Hi, I have a bash script that watch's a directory for uploads. When it sees a xml file in the directory. The script takes the file and calls a java command line program that using xslt transforms the file. I want to mv the file to a different directory (errors) if the script or java command line program throws a error during processing. Then email me the error.
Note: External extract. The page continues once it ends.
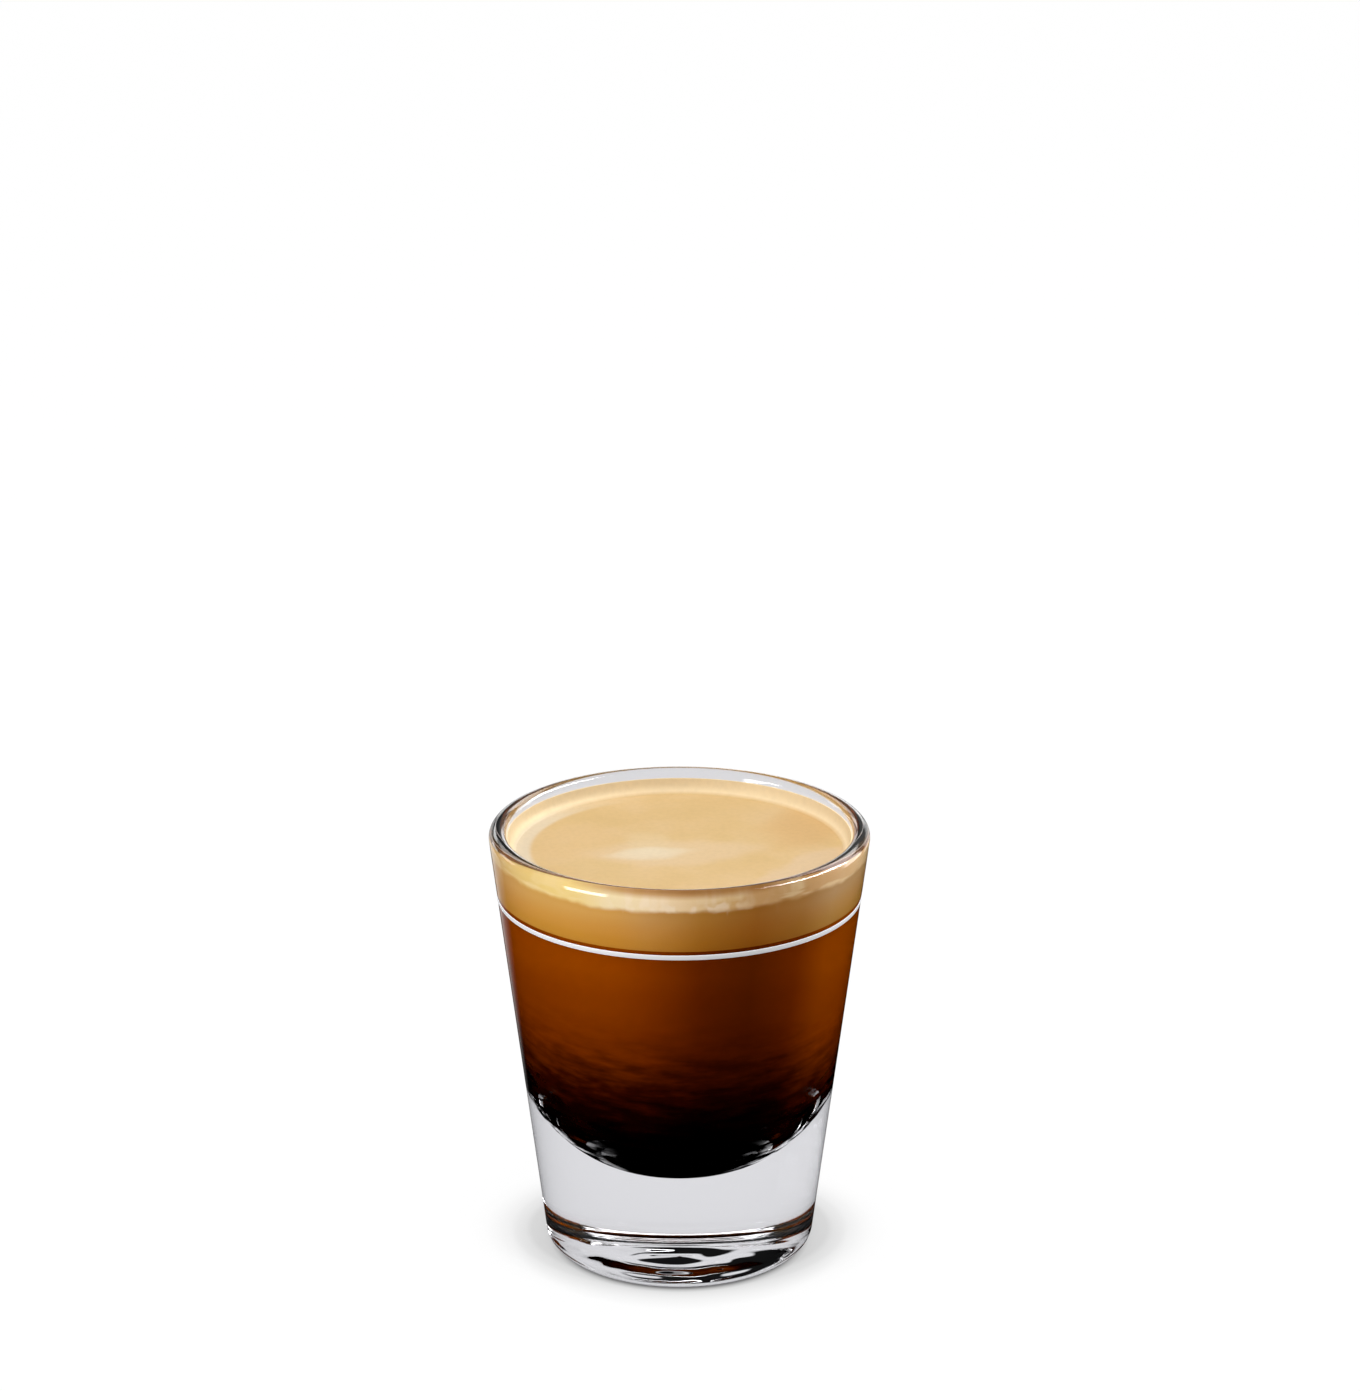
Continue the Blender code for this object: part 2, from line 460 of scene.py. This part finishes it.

I was going to put exec 2> mail -s 'Statement Error Processing'

at the top of the script to catch output for stderr. But that doesn't seem very elegant and doesn't move the file in question.

+2  A: 

You can trap error conditions in bash (any statement that returns a non-zero condition that isn't handled inline):

trap func ERR

Then in func (a function you define) you can do whatever you need to clean up.

For example:

#!/bin/bash

function foo() {
    echo "cleaning up"
}

trap foo ERR

echo "about to execute false"

false

echo "exiting"

Running that will result in:

./foo.sh
about to execute false
cleaning up
exiting
kanaka
An `ERR` trap or `set -e` don't really seem beneficial if there is only one command to check ;-)
jilles
+3  A: 

You need two things here. First, determine if the program fails. This is usually known by the return value of the program's main() function. If the program returns anything different to 0, there is an error.
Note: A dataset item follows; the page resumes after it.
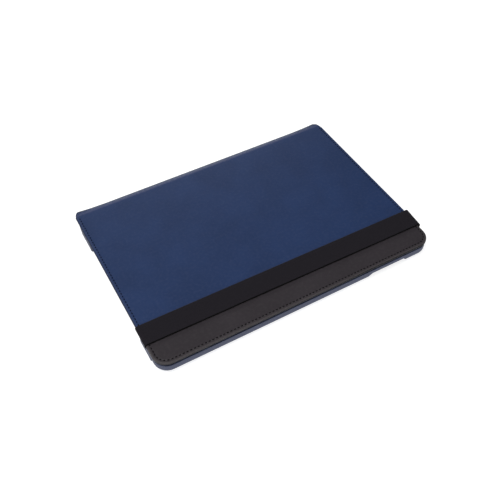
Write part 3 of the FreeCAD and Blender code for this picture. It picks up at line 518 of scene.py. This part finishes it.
def upper_spine_stations():
    """From the end of the cover's board, over the upper fold, to the middle of the spine."""
    up = (0.0, 1.0)
    thinning = ((RIM_T, SPINE_START), (1.7, 79.0), (1.4, 82.0))
    rows = [(spine_widths(y, 90), thickness, y, COVER_TOP, up) for thickness, y in thinning]
    for degrees in range(90, -1, -5):
        y, z, normal = arc_station(degrees)
        sprung = math.sin(math.radians(2 * degrees))
        rows.append((spine_widths(y, degrees), SPINE_T, y, z, normal, sprung))
    return rows


def lower_spine_stations():
    """From the middle of the spine, over the lower fold, to the edge of the tray's back."""
    rows = []
    for degrees in range(0, -91, -5):
        y, z, normal = arc_station(degrees)
        width = min(spine_widths(y, degrees)[0], COVER_X - FLAP_INSET * rise(degrees, -45, -75))
        thickness = SPINE_T if degrees > -60 else LEATHER_T
        rows.append(((width, width), thickness, y, z, normal))
    return rows


def outline_offset(inset):
    """Half of the cover's outline, from the seam forward and round the left front corner to the middle."""
    corner_x, corner_y, radius = -COVER_X + COVER_R, COVER_FRONT + COVER_R, COVER_R - inset
    points = [(-COVER_X + inset, y) for y in (SEAM_Y - 0.1, -66.0, -72.0, corner_y)]
    steps = 12
    for i in range(1, steps + 1):
        a = math.radians(180 + 90 * i / steps)
        points.append((corner_x + radius * math.cos(a), corner_y + radius * math.sin(a)))
    return points + [(x, COVER_FRONT + inset) for x in (-90.0, -60.0, -30.0, 0.0)]


def whole_outline(inset):
    """The cover's outline from the seam on the left, round the front, to the seam on the right."""
    half = outline_offset(inset)
    return half + [(-x, y) for x, y in reversed(half[:-1])]


def trim_strip():
    """The charcoal strip with its turned and stitched edge."""
    rings = [[(x, y, COVER_TOP - depth) for x, y in whole_outline(inset)]
             for inset, depth in edge_profile(RIM_T)]
    count = len(rings[0])
    verts = [p for ring in rings for p in ring]
    faces = grid_faces(len(rings), count, close_cols=False, cap_ends=True)
    side = [r * count for r in range(len(rings))]
    other = [r * count + count - 1 for r in range(len(rings))]
    faces.append(tuple(side + other[::-1]))
    obj = add_mesh("trim_strip", verts, faces, CHARCOAL)
    sharpen(obj, 50)
    return paint_edges(obj)


def rear_flap():
    """The flap bonded to the tray's back, deep at both sides and shallow past the kickstand."""
    x, notch = COVER_X - FLAP_INSET, STAND_X + 4.0
    deep, short = SPINE_CY - FLAP_DEEP, SPINE_CY - FLAP_SHORT
    outer, inner = 3.0, 5.0  # radii of its outer corners and of the notch
    cut = 0.3  # of a radius, from a corner to the middle of its round, along each side
    outline = [(-x, SPINE_CY), (-x, deep + outer), (-x + cut * outer, deep + cut * outer), (-x + outer, deep),
               (-notch, deep), (-notch, short - inner), (-notch + cut * inner, short - cut * inner),
               (-notch + inner, short)]
    outline += [(-px, py) for px, py in reversed(outline)]
    levels = [(0.0, LEATHER_T), (0.0, 0.22), (0.12, 0.06), (0.35, 0.0)]
    verts = [(px - math.copysign(inset, px), py + (inset if py < SPINE_CY else 0.0), z)
             for inset, z in levels for px, py in outline]
    return add_mesh("rear_flap_skin", verts, grid_faces(len(levels), len(outline)), NAVY, smooth=False)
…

In any case, the second thing you have to do is to capture the standard error output to a file to later mail it. So:

if ! program inputfile 2> errorfile ; then
    mv inputfile error_directory
    mail -s "error" < errorfile
fi
rm errorfile

You have to check, though, if your program follows this convention to signal an error.

Diego Sevilla
`test` should not be literal here. The program should be invoked directly after the `!` keyword, the `test` builtin utility is not involved.
jilles
Oops. You're right. Corrected. Thanks!